Minimum Requirements
| Component | Minimum | Recommended |
|---|---|---|
| CPU | Any modern x86_64 | AMD Ryzen 7 / Intel i7 |
| RAM | 16 GB | 24 GB |
| GPU | Vulkan-capable iGPU | Dedicated GPU (6+ GB VRAM) |
| Disk | 10 GB free | 20 GB (SSD recommended) |
| OS | Ubuntu 24.04+ | Ubuntu 24.04 LTS |
| Python | 3.12+ | 3.12 |
What Runs Where
| Component | Runs On | Resource Usage |
|---|---|---|
| LLM (Qwen 2.5 3B) | GPU (Vulkan) | 2.8 GB VRAM |
| All neural networks | CPU (PyTorch) | ~200 MB RAM total |
| 25 SQLite databases | Disk (SSD helps) | ~500 MB |
| 25+ systemd services | CPU | <5% idle, 30-50% active |
| Web UI (Three.js swarm) | Browser GPU | Minimal |
Tested Hardware
Development Machine (what Frank runs on daily):
- AMD Ryzen 7 8845HS (Phoenix1)
- 16 GB DDR5
- AMD Radeon 780M iGPU (Vulkan)
- 512 GB NVMe SSD
- Ubuntu 24.04 LTS
Performance: 168.9 tok/s prompt, 12.7 tok/s generation, ~4-6 GB total RAM usage.
GPU Options
- Integrated GPU (AMD iGPU): Works. ~12 tok/s generation. Free.

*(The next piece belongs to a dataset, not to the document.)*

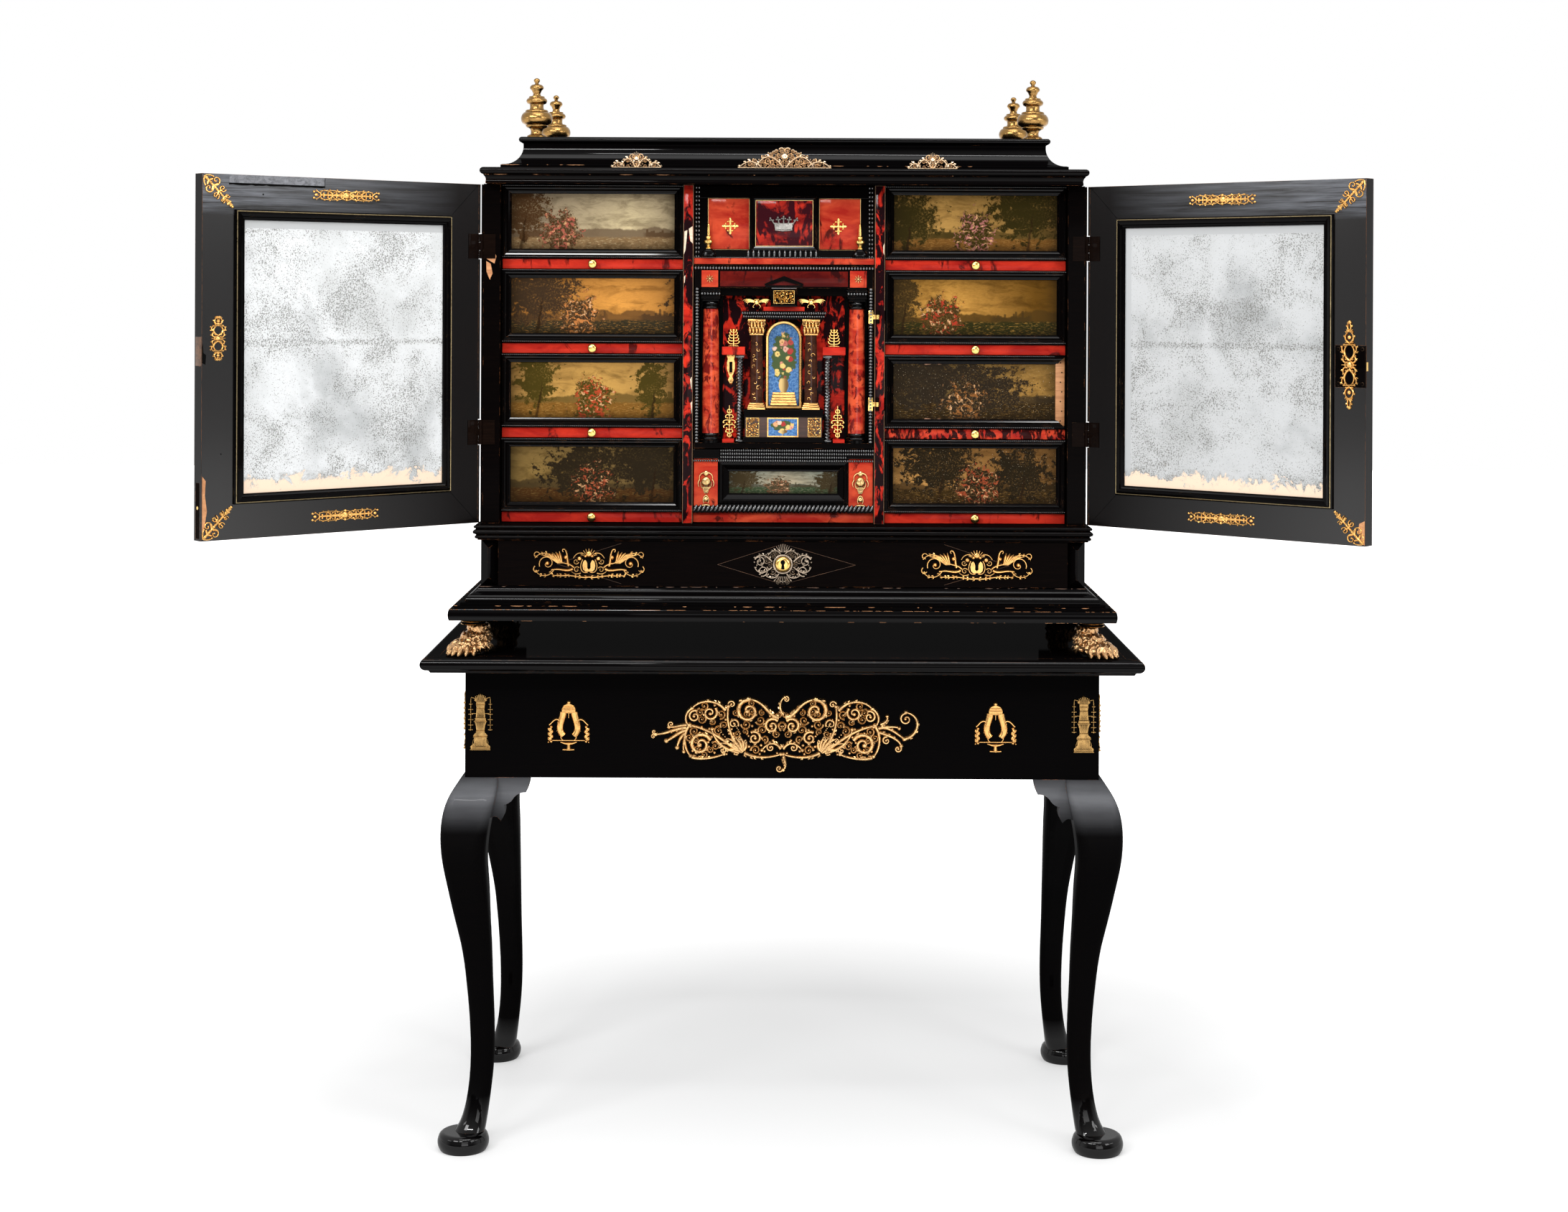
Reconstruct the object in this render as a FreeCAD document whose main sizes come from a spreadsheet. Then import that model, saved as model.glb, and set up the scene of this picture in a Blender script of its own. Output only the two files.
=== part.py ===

- NVIDIA (4060+): Excellent. 80-100+ tok/s. CUDA or Vulkan.
- AMD discrete: Good. Vulkan backend. 50-80 tok/s estimated.
- CPU only: Possible. 6 tok/s. Functional but slow.
llama.cpp handles all backends. No driver configuration needed beyond standard Vulkan/CUDA setup.